Under article 33.1 of that convention:

No Contracting State shall expel or return (“refouler”) a refugee in any manner whatsoever to the frontiers of territories where his life or freedom would be threatened on account of his race, religion, nationality, membership of a particular social group or political opinion.

That article is the foundation of statutory withholding, and the particularly serious crime exception is found in the next article, 33.2:

The benefit of the present provision may not, however, be claimed by a refugee whom there are reasonable grounds for regarding as a danger to the security of the country in which he is, or who, having been convicted by a final judgment of a particularly serious crime, constitutes a danger to the community of that country.

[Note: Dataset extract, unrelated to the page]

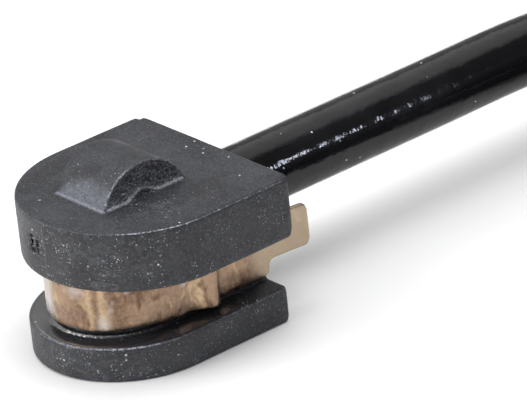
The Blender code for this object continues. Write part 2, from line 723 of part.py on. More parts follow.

If the United States remains a contracting state to the Refugee Convention, alien criminals will be eligible to apply for statutory withholding, and CAT, too. The UN Torture Convention extends protection to all who meet the statutory requirements for it, regardless of whether the alien is a terrorist, and regardless of the crimes that alien has committed.

My colleague Mark Krikorian has argued that the United States should withdraw from the Refugee Convention, and although I am not quite sold, cases like this provide strong reasons for doing so. Statutory withholding should be a last chance for aliens in need, not a license for continued predation.